Only the lines from the one containing "const stemRoom = stemSolid(gap);" down to the one containing "before = set(bpy.data.objects)", inclusive, are to be quoted exactly.

====== Provided data ======

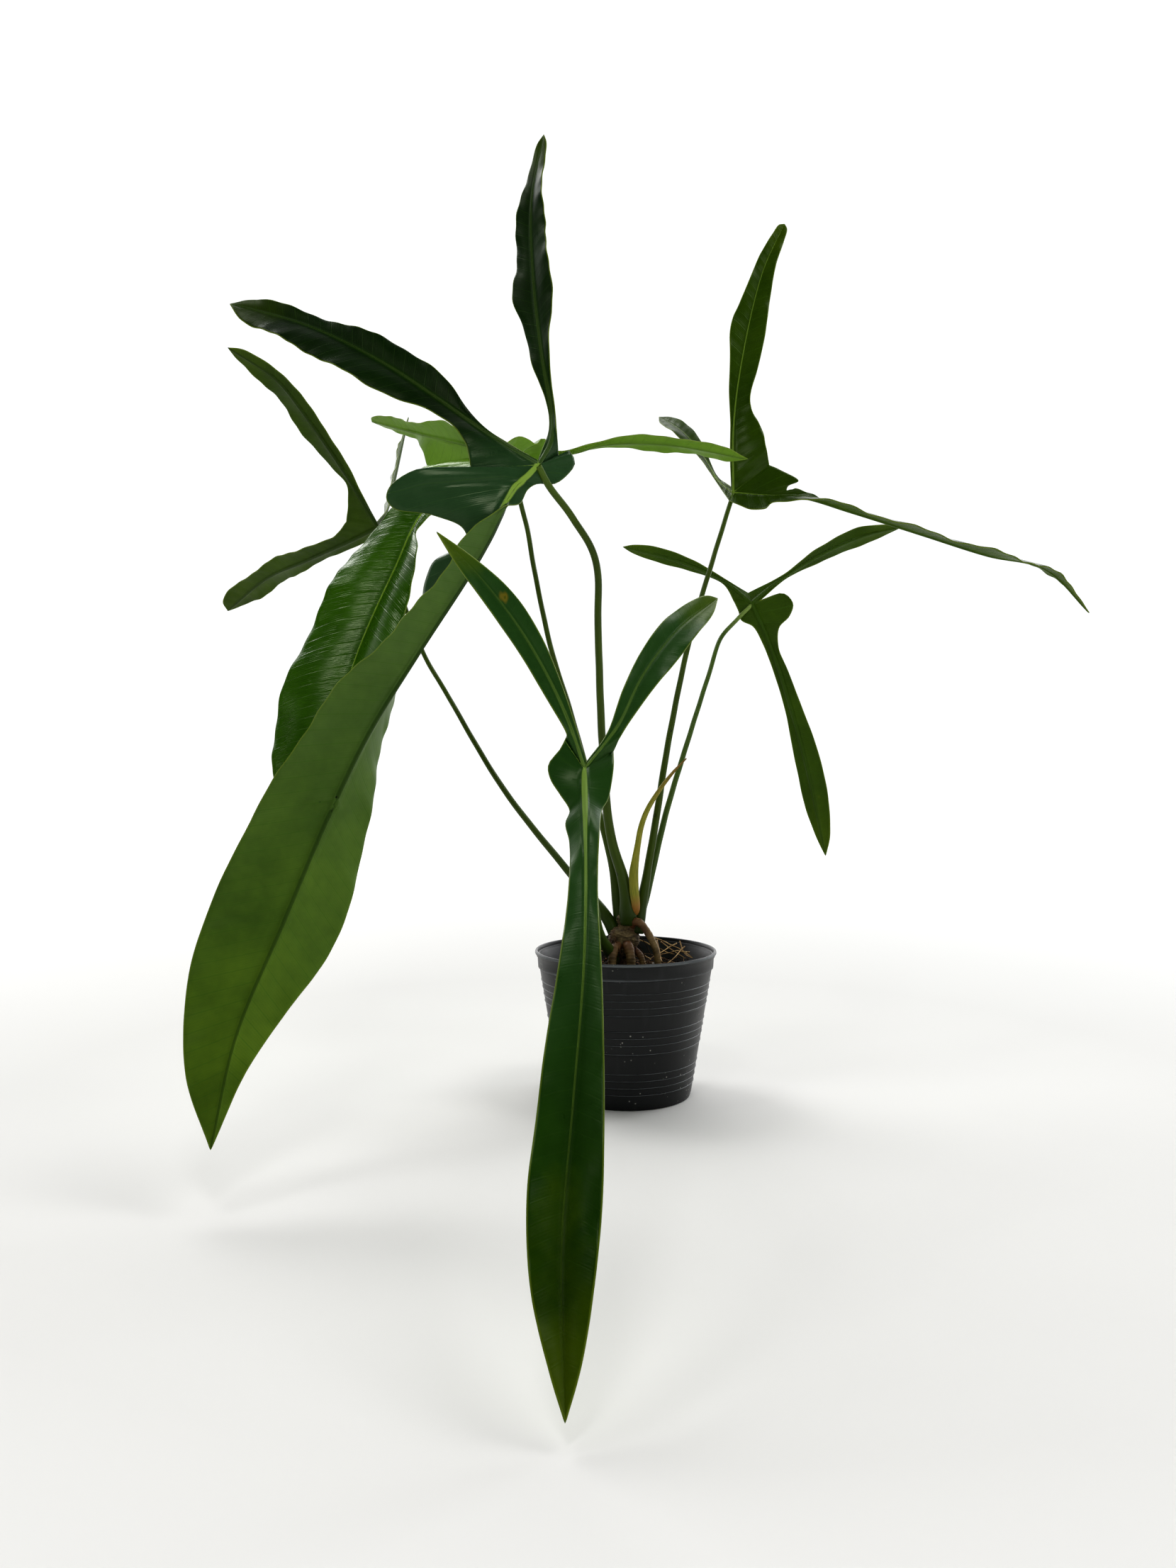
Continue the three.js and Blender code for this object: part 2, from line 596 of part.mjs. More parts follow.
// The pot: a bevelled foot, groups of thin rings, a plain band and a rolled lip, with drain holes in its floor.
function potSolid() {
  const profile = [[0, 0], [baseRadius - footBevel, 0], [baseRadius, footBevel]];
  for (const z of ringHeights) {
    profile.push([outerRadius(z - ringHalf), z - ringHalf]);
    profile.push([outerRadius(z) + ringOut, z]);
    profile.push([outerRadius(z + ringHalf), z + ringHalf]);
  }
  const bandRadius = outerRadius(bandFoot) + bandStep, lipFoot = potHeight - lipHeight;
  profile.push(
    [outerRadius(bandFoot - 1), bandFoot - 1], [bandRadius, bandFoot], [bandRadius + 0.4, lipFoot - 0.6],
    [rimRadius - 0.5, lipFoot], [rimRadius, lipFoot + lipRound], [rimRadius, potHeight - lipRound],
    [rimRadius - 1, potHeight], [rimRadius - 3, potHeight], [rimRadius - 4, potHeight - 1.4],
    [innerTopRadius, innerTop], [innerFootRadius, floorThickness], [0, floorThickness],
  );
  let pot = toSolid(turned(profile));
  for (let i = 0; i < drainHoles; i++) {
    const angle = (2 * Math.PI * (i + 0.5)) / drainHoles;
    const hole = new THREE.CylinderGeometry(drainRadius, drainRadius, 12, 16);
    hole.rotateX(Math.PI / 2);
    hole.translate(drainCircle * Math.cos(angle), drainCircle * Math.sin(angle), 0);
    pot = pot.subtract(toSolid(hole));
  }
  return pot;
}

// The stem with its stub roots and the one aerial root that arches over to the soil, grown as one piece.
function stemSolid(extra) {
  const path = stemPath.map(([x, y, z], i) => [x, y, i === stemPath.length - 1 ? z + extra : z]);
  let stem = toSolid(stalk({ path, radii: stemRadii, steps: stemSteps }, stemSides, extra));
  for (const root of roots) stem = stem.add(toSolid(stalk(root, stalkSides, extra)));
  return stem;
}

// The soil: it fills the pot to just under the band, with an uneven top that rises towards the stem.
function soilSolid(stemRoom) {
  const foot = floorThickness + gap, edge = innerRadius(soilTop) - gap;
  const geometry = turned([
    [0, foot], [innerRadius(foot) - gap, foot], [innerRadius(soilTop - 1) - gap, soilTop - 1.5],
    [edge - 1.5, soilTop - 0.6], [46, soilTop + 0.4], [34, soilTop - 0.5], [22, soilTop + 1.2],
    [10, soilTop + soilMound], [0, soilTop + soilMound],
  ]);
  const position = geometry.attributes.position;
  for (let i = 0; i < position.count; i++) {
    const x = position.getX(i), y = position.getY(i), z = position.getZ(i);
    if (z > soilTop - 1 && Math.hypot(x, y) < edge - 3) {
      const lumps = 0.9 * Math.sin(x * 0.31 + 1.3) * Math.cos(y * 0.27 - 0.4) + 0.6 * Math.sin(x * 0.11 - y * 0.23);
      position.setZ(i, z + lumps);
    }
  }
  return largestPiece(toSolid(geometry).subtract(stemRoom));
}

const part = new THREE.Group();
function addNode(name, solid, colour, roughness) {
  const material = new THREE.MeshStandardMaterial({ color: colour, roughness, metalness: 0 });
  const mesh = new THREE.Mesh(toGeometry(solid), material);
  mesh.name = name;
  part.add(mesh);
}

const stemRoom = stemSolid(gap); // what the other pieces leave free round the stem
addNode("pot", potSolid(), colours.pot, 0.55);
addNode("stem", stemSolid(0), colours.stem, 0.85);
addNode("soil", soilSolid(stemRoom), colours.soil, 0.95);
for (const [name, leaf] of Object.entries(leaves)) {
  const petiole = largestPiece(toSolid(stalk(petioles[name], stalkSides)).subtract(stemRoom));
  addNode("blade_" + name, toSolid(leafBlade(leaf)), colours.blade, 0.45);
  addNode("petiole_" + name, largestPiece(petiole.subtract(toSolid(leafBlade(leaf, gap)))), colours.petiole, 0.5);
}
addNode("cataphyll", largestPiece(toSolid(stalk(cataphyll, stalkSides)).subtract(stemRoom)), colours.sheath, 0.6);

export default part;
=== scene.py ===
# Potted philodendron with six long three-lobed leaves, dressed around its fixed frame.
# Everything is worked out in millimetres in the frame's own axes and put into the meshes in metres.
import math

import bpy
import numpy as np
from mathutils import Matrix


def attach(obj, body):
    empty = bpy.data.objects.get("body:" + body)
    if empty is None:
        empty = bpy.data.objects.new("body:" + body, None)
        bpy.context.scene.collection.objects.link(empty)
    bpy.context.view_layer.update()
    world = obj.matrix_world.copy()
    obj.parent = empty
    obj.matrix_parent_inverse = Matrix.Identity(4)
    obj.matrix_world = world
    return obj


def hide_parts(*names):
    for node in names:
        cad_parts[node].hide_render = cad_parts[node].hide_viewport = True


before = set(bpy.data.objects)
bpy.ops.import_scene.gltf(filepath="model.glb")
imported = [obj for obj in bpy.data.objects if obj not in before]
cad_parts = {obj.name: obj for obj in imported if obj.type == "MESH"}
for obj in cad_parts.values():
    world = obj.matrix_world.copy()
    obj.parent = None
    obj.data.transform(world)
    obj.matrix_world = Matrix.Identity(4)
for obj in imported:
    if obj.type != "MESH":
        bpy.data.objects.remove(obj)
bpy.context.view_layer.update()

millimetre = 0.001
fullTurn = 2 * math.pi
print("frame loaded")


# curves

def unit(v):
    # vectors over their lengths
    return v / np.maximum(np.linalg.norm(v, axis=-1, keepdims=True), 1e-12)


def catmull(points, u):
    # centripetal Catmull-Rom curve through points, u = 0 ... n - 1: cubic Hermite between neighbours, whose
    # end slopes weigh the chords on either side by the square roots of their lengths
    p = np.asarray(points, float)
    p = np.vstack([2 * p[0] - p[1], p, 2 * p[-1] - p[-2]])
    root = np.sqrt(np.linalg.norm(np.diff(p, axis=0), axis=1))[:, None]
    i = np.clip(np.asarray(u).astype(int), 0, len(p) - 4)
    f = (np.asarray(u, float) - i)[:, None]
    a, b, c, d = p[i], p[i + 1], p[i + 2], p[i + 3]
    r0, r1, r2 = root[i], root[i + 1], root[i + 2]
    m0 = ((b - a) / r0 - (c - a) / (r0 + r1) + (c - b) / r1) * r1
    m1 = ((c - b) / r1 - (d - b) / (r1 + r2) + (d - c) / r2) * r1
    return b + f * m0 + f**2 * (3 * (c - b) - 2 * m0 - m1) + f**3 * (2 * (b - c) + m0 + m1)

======

**Solution to this task**:
const stemRoom = stemSolid(gap); // what the other pieces leave free round the stem
addNode("pot", potSolid(), colours.pot, 0.55);
addNode("stem", stemSolid(0), colours.stem, 0.85);
addNode("soil", soilSolid(stemRoom), colours.soil, 0.95);
for (const [name, leaf] of Object.entries(leaves)) {
  const petiole = largestPiece(toSolid(stalk(petioles[name], stalkSides)).subtract(stemRoom));
  addNode("blade_" + name, toSolid(leafBlade(leaf)), colours.blade, 0.45);
  addNode("petiole_" + name, largestPiece(petiole.subtract(toSolid(leafBlade(leaf, gap)))), colours.petiole, 0.5);
}
addNode("cataphyll", largestPiece(toSolid(stalk(cataphyll, stalkSides)).subtract(stemRoom)), colours.sheath, 0.6);

export default part;
=== scene.py ===
# Potted philodendron with six long three-lobed leaves, dressed around its fixed frame.
# Everything is worked out in millimetres in the frame's own axes and put into the meshes in metres.
import math

import bpy
import numpy as np
from mathutils import Matrix


def attach(obj, body):
    empty = bpy.data.objects.get("body:" + body)
    if empty is None:
        empty = bpy.data.objects.new("body:" + body, None)
        bpy.context.scene.collection.objects.link(empty)
    bpy.context.view_layer.update()
    world = obj.matrix_world.copy()
    obj.parent = empty
    obj.matrix_parent_inverse = Matrix.Identity(4)
    obj.matrix_world = world
    return obj


def hide_parts(*names):
    for node in names:
        cad_parts[node].hide_render = cad_parts[node].hide_viewport = True


before = set(bpy.data.objects)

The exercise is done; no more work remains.